- GIVEN EXERCISE
Your task is to copy the lines between the line containing "mesh.name = name;" and the line containing "CAMERA_ROLL = -1.56", counting both of those lines, and to emit nothing more.

━━ MATERIAL FOR THIS EXERCISE ━━

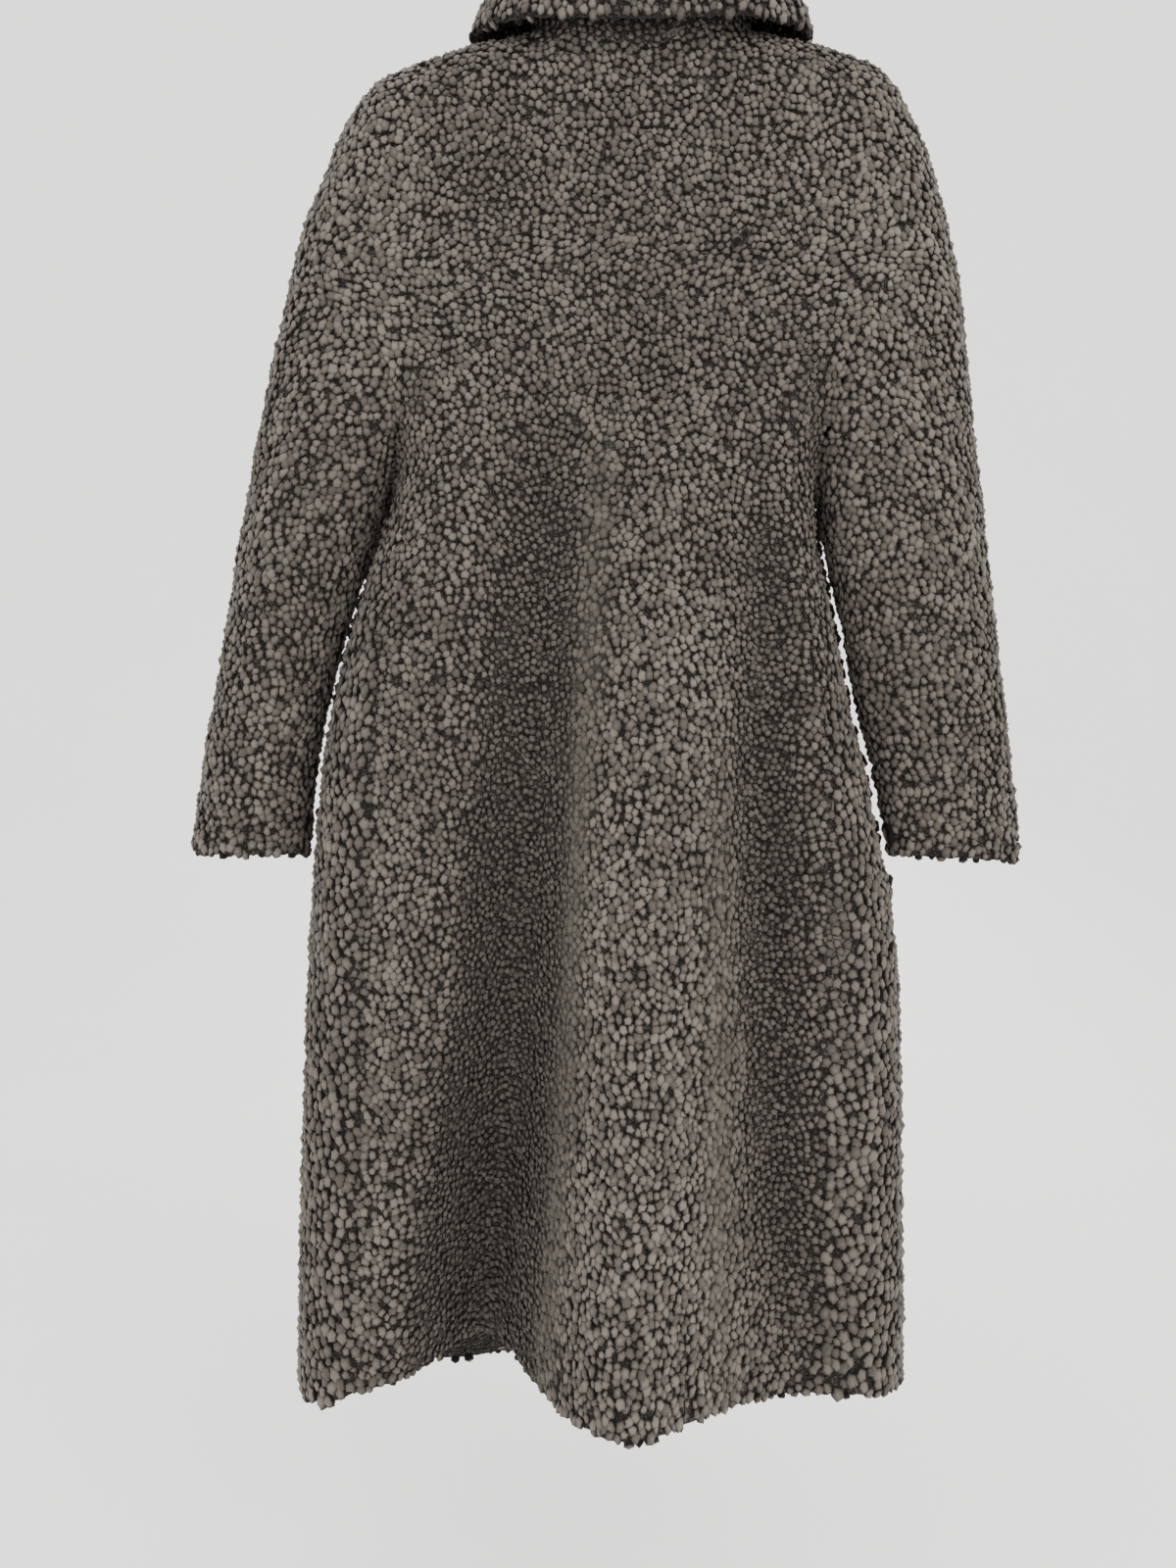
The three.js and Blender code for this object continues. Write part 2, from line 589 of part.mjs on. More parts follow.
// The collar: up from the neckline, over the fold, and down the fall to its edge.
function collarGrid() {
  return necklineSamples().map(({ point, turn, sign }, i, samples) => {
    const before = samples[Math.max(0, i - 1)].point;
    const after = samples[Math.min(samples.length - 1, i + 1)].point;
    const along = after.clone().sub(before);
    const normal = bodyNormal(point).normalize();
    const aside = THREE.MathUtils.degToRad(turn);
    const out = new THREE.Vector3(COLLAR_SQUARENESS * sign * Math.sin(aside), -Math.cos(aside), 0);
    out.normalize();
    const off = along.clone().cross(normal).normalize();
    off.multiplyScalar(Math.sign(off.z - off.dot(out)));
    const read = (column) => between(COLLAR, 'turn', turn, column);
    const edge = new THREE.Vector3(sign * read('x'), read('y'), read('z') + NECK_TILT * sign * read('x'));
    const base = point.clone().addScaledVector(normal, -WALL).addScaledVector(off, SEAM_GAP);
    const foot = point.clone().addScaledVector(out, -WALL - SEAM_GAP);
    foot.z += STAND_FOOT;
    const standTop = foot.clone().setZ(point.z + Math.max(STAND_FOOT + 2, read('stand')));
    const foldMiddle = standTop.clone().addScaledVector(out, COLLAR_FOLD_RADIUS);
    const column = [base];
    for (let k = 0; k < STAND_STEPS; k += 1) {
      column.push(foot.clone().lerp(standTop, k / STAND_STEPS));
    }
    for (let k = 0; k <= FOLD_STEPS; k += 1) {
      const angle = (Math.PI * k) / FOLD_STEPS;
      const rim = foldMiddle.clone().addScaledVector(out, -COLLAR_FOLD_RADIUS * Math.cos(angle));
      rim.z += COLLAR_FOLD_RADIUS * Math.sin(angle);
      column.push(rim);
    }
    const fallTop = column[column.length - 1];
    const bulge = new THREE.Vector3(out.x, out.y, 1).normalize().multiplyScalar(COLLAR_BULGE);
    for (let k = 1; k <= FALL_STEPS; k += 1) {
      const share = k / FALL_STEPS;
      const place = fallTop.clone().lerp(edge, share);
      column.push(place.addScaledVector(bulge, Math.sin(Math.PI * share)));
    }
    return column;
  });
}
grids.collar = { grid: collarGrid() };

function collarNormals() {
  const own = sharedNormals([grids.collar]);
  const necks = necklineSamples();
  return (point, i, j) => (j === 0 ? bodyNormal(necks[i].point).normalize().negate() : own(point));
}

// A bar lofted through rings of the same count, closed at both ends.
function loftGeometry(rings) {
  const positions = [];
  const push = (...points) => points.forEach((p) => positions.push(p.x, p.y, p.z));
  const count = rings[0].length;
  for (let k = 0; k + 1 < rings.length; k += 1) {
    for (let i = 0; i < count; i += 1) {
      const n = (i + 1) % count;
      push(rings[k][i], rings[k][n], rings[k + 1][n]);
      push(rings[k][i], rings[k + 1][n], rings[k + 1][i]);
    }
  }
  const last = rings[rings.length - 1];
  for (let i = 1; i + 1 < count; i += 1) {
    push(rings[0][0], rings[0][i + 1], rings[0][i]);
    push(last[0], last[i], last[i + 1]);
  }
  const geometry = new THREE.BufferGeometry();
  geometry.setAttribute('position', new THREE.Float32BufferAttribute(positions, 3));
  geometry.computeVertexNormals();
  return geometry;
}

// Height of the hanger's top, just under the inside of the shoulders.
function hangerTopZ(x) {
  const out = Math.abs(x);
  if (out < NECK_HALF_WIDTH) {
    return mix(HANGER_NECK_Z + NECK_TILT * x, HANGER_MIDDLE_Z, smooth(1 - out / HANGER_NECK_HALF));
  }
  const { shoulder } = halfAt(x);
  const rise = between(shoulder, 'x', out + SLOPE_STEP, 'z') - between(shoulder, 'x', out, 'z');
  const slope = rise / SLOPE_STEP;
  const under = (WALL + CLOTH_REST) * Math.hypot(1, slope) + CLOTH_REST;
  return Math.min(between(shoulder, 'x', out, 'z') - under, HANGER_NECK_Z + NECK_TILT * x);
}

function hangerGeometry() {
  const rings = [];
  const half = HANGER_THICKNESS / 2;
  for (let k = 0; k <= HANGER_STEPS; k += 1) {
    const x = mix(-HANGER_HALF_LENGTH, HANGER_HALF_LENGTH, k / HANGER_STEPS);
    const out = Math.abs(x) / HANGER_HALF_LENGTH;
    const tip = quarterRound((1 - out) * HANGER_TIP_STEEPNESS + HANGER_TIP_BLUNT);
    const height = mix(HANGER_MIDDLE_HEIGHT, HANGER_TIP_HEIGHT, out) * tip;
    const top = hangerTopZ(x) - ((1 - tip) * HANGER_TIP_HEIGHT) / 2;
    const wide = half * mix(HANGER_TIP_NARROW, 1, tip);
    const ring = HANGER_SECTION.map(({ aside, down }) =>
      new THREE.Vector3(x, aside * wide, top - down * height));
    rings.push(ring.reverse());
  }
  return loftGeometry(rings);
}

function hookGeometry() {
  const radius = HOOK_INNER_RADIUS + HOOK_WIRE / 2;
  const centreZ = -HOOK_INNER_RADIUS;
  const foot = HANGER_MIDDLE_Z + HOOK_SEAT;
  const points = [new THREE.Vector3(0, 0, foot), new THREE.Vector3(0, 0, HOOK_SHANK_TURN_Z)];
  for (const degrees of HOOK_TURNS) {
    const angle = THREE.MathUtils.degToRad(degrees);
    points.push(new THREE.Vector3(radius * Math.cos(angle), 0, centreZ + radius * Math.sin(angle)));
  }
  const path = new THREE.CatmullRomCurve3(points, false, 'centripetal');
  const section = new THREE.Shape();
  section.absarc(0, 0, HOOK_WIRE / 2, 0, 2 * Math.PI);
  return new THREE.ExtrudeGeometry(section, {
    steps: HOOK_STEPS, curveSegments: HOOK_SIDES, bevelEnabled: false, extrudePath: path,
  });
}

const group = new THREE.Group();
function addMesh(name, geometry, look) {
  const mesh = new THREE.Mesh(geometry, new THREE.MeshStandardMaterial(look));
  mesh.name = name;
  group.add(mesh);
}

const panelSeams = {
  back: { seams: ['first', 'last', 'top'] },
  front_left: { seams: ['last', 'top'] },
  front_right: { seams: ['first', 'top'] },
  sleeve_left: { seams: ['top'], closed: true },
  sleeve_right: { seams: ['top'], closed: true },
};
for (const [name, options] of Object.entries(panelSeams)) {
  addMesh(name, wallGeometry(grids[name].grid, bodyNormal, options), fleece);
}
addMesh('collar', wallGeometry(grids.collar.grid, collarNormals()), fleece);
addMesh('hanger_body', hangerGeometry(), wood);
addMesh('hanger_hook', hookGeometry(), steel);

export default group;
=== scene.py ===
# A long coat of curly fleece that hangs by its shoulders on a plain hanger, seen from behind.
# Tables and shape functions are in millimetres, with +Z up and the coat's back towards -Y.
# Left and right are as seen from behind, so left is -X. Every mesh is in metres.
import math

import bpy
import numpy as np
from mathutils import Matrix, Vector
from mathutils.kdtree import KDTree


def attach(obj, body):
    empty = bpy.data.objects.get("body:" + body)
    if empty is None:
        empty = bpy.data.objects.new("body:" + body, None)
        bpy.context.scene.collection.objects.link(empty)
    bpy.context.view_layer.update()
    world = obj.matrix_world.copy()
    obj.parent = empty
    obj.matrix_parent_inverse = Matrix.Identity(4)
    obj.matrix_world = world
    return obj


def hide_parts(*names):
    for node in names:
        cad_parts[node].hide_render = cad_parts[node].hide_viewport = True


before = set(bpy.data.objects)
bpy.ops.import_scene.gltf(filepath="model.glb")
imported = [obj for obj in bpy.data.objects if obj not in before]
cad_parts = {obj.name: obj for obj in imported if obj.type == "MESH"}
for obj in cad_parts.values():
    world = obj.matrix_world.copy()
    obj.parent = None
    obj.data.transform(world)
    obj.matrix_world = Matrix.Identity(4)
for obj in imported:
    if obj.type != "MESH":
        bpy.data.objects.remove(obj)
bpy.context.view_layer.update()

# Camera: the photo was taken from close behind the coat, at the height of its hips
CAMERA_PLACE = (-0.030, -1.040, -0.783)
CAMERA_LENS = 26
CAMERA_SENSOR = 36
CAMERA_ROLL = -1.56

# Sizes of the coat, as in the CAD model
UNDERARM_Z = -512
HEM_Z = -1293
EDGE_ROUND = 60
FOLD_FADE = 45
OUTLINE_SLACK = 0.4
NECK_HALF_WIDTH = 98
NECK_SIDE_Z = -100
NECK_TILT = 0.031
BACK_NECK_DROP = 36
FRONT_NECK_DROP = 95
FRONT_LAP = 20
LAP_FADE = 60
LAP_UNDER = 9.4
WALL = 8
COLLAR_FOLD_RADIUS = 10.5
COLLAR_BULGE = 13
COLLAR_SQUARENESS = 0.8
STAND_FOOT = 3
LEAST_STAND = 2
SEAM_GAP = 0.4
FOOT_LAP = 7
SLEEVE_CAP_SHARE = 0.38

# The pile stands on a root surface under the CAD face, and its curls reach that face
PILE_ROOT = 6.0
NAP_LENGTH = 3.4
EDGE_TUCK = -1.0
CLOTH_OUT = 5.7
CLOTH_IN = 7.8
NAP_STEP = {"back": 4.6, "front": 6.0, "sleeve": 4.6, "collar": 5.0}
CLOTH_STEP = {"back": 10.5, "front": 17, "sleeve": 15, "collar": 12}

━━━
━━ MATERIAL FOR THIS EXERCISE ━━

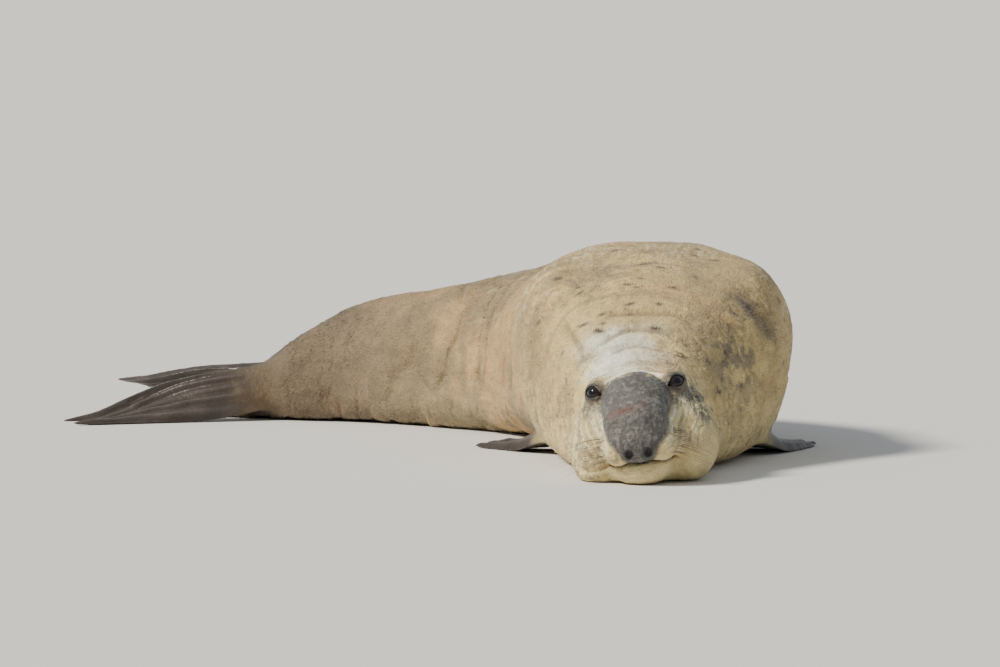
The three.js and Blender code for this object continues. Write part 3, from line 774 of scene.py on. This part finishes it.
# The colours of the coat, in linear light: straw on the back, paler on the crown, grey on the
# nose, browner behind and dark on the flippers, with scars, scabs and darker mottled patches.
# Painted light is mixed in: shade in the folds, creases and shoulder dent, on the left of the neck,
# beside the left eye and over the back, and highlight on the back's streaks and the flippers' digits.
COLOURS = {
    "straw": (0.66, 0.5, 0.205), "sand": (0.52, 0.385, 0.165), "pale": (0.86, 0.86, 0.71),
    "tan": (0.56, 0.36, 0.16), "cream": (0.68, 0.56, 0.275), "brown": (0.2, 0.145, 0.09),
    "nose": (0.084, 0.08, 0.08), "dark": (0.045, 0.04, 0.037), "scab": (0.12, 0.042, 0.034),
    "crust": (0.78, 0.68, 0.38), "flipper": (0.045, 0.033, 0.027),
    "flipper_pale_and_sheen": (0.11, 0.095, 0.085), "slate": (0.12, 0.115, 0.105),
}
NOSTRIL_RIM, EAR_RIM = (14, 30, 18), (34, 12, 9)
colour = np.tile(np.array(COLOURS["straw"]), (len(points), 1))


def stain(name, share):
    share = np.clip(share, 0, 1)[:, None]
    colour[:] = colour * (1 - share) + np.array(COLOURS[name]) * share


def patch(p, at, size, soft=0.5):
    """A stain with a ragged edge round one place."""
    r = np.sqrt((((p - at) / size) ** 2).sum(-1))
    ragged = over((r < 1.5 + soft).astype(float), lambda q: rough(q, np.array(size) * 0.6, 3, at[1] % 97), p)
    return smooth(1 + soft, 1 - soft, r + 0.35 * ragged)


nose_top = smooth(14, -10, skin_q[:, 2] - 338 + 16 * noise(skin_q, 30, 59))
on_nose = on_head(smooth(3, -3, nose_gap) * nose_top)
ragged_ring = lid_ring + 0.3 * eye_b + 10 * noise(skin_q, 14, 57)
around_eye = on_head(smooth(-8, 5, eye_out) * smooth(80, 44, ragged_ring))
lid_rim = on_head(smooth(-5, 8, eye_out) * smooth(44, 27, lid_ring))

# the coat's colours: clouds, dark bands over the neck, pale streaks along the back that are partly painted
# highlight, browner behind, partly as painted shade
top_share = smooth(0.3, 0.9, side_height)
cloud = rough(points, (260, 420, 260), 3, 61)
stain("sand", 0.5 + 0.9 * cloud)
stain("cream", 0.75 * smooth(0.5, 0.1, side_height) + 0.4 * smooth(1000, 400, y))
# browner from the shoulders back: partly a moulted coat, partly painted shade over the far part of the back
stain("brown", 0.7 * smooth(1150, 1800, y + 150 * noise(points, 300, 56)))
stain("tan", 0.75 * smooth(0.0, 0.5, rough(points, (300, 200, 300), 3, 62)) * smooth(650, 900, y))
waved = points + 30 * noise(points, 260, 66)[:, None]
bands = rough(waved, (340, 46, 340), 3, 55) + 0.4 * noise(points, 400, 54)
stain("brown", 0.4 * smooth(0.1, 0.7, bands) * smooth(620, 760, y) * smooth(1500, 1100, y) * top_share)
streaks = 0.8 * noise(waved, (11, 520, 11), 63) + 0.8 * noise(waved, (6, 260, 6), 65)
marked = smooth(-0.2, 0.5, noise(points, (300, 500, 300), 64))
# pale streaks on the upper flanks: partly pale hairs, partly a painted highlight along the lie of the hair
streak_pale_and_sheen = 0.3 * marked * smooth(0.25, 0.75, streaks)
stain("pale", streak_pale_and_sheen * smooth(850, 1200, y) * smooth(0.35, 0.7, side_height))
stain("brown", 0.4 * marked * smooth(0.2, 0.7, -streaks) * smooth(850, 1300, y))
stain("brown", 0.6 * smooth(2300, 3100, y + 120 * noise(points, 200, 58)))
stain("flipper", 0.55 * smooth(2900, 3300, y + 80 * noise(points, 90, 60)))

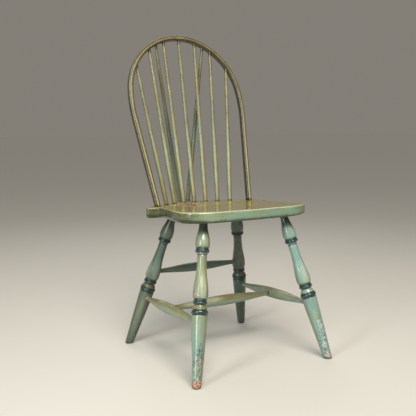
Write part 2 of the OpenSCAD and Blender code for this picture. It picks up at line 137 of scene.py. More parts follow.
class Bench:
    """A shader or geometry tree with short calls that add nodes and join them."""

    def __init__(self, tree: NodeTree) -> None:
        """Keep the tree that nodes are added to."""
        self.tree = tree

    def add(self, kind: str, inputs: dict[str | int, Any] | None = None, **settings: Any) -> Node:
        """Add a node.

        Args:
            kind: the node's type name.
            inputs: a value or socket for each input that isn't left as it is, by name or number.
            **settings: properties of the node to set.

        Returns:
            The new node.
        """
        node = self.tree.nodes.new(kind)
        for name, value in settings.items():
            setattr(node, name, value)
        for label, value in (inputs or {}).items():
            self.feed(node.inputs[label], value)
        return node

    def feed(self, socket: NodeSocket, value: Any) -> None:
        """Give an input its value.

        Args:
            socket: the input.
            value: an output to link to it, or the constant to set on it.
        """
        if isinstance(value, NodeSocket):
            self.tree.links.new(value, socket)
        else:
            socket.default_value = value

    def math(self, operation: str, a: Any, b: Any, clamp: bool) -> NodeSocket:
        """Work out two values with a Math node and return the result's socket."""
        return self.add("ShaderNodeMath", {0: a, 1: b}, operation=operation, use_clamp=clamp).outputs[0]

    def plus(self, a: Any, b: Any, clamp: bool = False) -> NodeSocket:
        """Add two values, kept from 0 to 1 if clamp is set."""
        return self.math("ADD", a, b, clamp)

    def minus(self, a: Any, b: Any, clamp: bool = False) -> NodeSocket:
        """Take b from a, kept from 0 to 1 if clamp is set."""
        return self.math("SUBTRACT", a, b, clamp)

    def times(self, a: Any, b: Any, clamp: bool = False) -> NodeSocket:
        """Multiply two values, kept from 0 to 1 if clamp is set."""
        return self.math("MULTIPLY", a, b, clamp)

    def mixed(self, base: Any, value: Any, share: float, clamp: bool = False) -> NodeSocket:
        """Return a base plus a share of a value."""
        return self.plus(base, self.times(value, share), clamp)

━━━

- FINAL RESULT
  mesh.name = name;
  group.add(mesh);
}

const panelSeams = {
  back: { seams: ['first', 'last', 'top'] },
  front_left: { seams: ['last', 'top'] },
  front_right: { seams: ['first', 'top'] },
  sleeve_left: { seams: ['top'], closed: true },
  sleeve_right: { seams: ['top'], closed: true },
};
for (const [name, options] of Object.entries(panelSeams)) {
  addMesh(name, wallGeometry(grids[name].grid, bodyNormal, options), fleece);
}
addMesh('collar', wallGeometry(grids.collar.grid, collarNormals()), fleece);
addMesh('hanger_body', hangerGeometry(), wood);
addMesh('hanger_hook', hookGeometry(), steel);

export default group;
=== scene.py ===
# A long coat of curly fleece that hangs by its shoulders on a plain hanger, seen from behind.
# Tables and shape functions are in millimetres, with +Z up and the coat's back towards -Y.
# Left and right are as seen from behind, so left is -X. Every mesh is in metres.
import math

import bpy
import numpy as np
from mathutils import Matrix, Vector
from mathutils.kdtree import KDTree


def attach(obj, body):
    empty = bpy.data.objects.get("body:" + body)
    if empty is None:
        empty = bpy.data.objects.new("body:" + body, None)
        bpy.context.scene.collection.objects.link(empty)
    bpy.context.view_layer.update()
    world = obj.matrix_world.copy()
    obj.parent = empty
    obj.matrix_parent_inverse = Matrix.Identity(4)
    obj.matrix_world = world
    return obj


def hide_parts(*names):
    for node in names:
        cad_parts[node].hide_render = cad_parts[node].hide_viewport = True


before = set(bpy.data.objects)
bpy.ops.import_scene.gltf(filepath="model.glb")
imported = [obj for obj in bpy.data.objects if obj not in before]
cad_parts = {obj.name: obj for obj in imported if obj.type == "MESH"}
for obj in cad_parts.values():
    world = obj.matrix_world.copy()
    obj.parent = None
    obj.data.transform(world)
    obj.matrix_world = Matrix.Identity(4)
for obj in imported:
    if obj.type != "MESH":
        bpy.data.objects.remove(obj)
bpy.context.view_layer.update()

# Camera: the photo was taken from close behind the coat, at the height of its hips
CAMERA_PLACE = (-0.030, -1.040, -0.783)
CAMERA_LENS = 26
CAMERA_SENSOR = 36
CAMERA_ROLL = -1.56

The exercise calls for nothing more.